| Data lines |
<<<<
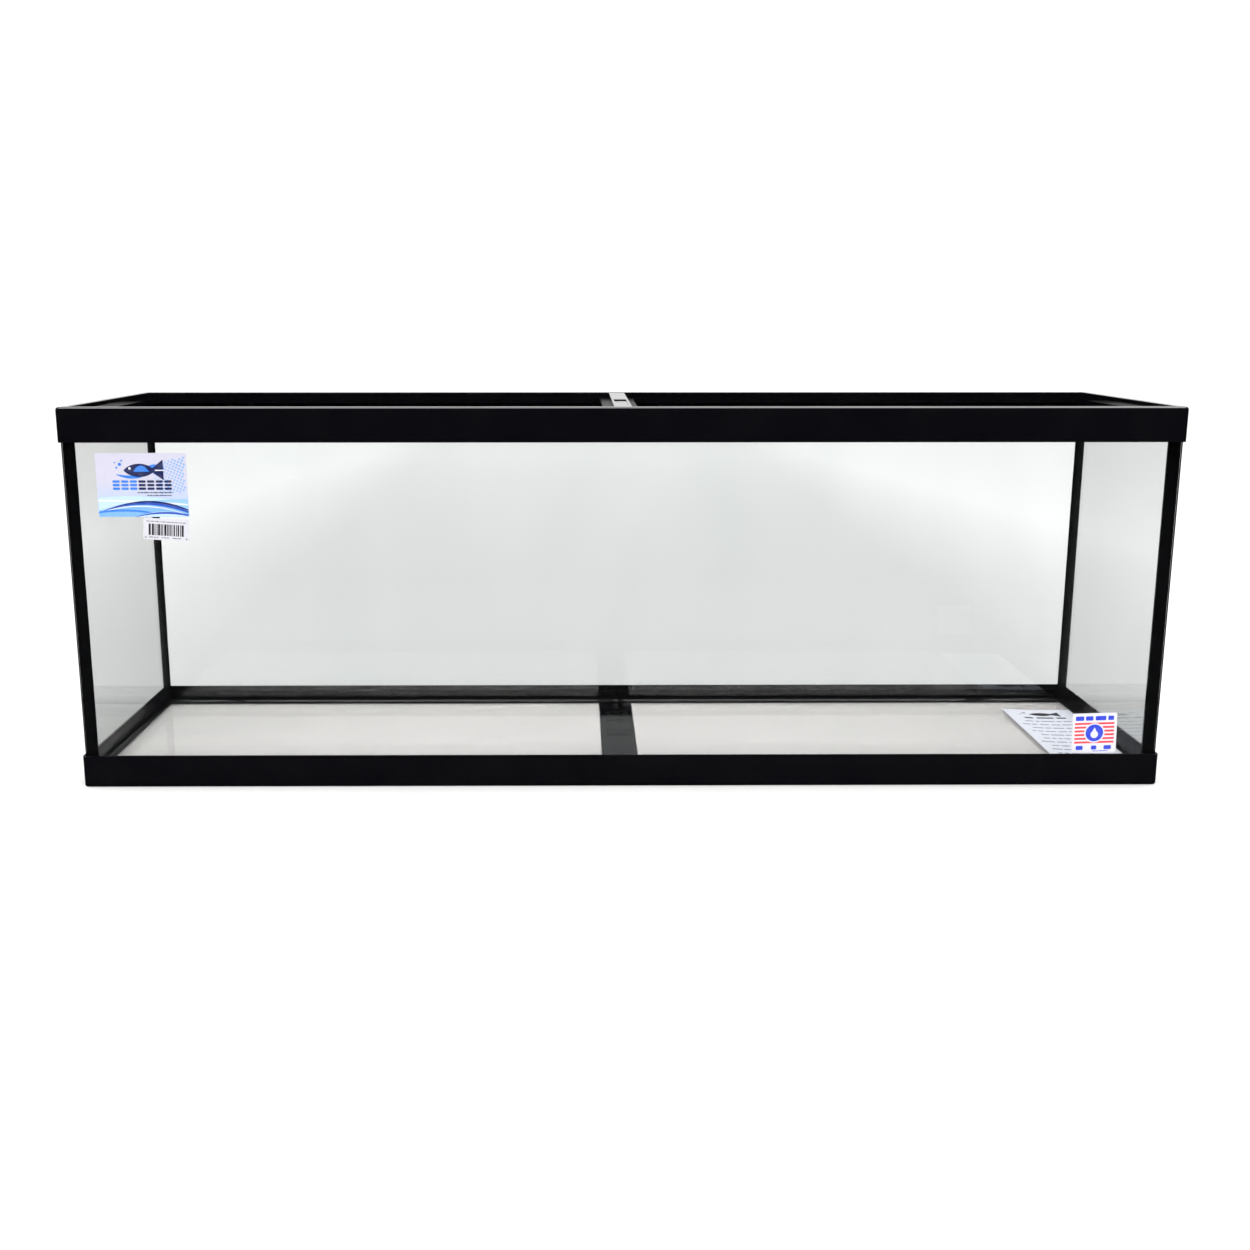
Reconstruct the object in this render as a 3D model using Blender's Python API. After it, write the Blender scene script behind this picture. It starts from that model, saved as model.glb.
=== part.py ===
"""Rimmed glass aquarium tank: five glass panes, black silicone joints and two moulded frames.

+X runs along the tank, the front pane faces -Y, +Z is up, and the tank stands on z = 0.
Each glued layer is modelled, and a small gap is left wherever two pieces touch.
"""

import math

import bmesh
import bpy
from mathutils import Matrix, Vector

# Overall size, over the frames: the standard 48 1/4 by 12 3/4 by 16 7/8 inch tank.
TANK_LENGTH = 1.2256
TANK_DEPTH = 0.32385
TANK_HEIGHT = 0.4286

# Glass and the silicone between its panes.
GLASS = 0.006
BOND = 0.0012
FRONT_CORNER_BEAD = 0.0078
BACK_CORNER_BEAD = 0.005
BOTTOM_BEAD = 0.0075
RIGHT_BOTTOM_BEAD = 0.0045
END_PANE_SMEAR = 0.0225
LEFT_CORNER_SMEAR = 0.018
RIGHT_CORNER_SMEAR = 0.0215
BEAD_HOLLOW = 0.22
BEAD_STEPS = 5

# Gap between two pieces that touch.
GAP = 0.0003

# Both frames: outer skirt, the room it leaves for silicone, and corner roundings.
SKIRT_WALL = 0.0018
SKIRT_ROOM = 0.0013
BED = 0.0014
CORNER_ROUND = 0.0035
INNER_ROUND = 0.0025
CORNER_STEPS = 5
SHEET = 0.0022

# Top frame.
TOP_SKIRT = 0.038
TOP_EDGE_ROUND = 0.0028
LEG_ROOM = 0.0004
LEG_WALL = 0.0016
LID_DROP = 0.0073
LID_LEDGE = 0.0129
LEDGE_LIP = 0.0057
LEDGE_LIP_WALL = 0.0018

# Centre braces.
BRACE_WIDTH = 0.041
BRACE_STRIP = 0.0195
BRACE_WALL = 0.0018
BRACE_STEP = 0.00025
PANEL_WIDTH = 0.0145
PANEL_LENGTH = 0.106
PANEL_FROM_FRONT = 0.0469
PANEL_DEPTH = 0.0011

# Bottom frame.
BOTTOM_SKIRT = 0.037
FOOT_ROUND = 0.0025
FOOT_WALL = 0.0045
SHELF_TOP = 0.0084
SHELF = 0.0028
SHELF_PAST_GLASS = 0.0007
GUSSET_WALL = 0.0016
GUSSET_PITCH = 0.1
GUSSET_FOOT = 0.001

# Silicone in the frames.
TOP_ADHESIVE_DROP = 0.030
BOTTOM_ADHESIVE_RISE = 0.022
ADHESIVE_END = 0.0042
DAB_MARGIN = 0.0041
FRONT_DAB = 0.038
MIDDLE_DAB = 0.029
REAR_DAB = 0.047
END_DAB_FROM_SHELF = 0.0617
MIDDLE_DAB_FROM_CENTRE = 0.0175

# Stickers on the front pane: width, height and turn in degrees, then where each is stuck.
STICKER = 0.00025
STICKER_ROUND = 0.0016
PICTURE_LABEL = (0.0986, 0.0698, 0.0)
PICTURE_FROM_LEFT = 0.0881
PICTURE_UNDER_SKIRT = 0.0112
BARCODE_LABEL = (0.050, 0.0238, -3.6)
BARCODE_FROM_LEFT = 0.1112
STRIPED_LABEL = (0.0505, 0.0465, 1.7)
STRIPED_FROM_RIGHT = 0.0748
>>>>
| Set problem |
Set down the listing in full, keeping every word exactly as it is.

| Task answer |
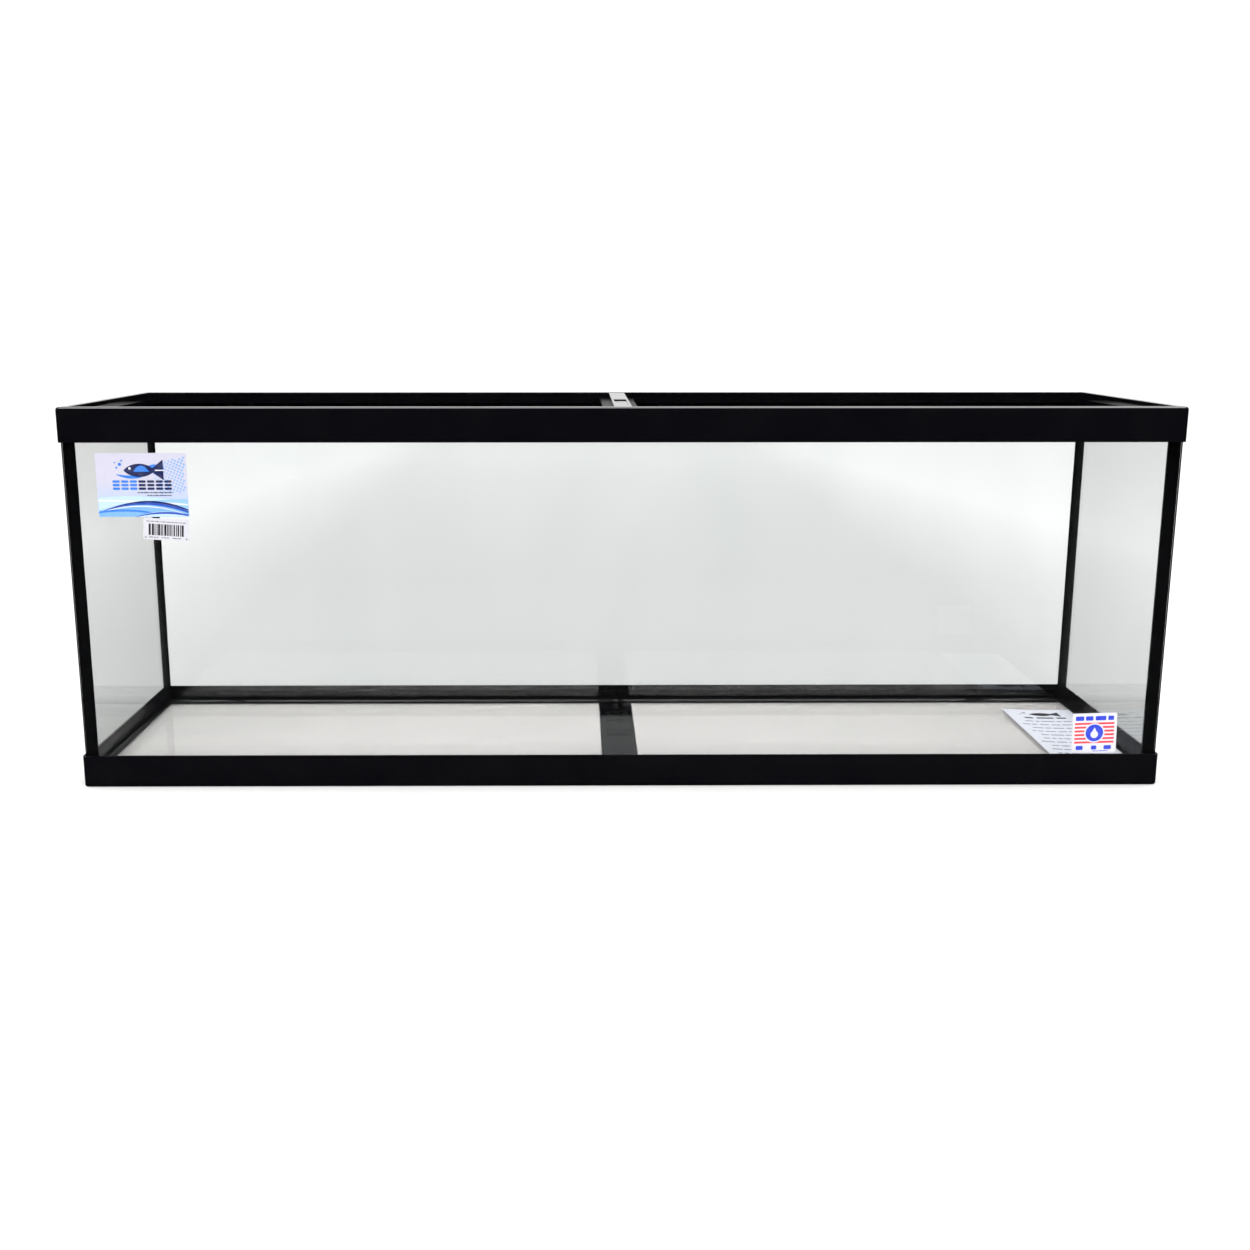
Reconstruct the object in this render as a 3D model using Blender's Python API. After it, write the Blender scene script behind this picture. It starts from that model, saved as model.glb.
=== part.py ===
"""Rimmed glass aquarium tank: five glass panes, black silicone joints and two moulded frames.

+X runs along the tank, the front pane faces -Y, +Z is up, and the tank stands on z = 0.
Each glued layer is modelled, and a small gap is left wherever two pieces touch.
"""

import math

import bmesh
import bpy
from mathutils import Matrix, Vector

# Overall size, over the frames: the standard 48 1/4 by 12 3/4 by 16 7/8 inch tank.
TANK_LENGTH = 1.2256
TANK_DEPTH = 0.32385
TANK_HEIGHT = 0.4286

# Glass and the silicone between its panes.
GLASS = 0.006
BOND = 0.0012
FRONT_CORNER_BEAD = 0.0078
BACK_CORNER_BEAD = 0.005
BOTTOM_BEAD = 0.0075
RIGHT_BOTTOM_BEAD = 0.0045
END_PANE_SMEAR = 0.0225
LEFT_CORNER_SMEAR = 0.018
RIGHT_CORNER_SMEAR = 0.0215
BEAD_HOLLOW = 0.22
BEAD_STEPS = 5

# Gap between two pieces that touch.
GAP = 0.0003

# Both frames: outer skirt, the room it leaves for silicone, and corner roundings.
SKIRT_WALL = 0.0018
SKIRT_ROOM = 0.0013
BED = 0.0014
CORNER_ROUND = 0.0035
INNER_ROUND = 0.0025
CORNER_STEPS = 5
SHEET = 0.0022

# Top frame.
TOP_SKIRT = 0.038
TOP_EDGE_ROUND = 0.0028
LEG_ROOM = 0.0004
LEG_WALL = 0.0016
LID_DROP = 0.0073
LID_LEDGE = 0.0129
LEDGE_LIP = 0.0057
LEDGE_LIP_WALL = 0.0018

# Centre braces.
BRACE_WIDTH = 0.041
BRACE_STRIP = 0.0195
BRACE_WALL = 0.0018
BRACE_STEP = 0.00025
PANEL_WIDTH = 0.0145
PANEL_LENGTH = 0.106
PANEL_FROM_FRONT = 0.0469
PANEL_DEPTH = 0.0011

# Bottom frame.
BOTTOM_SKIRT = 0.037
FOOT_ROUND = 0.0025
FOOT_WALL = 0.0045
SHELF_TOP = 0.0084
SHELF = 0.0028
SHELF_PAST_GLASS = 0.0007
GUSSET_WALL = 0.0016
GUSSET_PITCH = 0.1
GUSSET_FOOT = 0.001

# Silicone in the frames.
TOP_ADHESIVE_DROP = 0.030
BOTTOM_ADHESIVE_RISE = 0.022
ADHESIVE_END = 0.0042
DAB_MARGIN = 0.0041
FRONT_DAB = 0.038
MIDDLE_DAB = 0.029
REAR_DAB = 0.047
END_DAB_FROM_SHELF = 0.0617
MIDDLE_DAB_FROM_CENTRE = 0.0175

# Stickers on the front pane: width, height and turn in degrees, then where each is stuck.
STICKER = 0.00025
STICKER_ROUND = 0.0016
PICTURE_LABEL = (0.0986, 0.0698, 0.0)
PICTURE_FROM_LEFT = 0.0881
PICTURE_UNDER_SKIRT = 0.0112
BARCODE_LABEL = (0.050, 0.0238, -3.6)
BARCODE_FROM_LEFT = 0.1112
STRIPED_LABEL = (0.0505, 0.0465, 1.7)
STRIPED_FROM_RIGHT = 0.0748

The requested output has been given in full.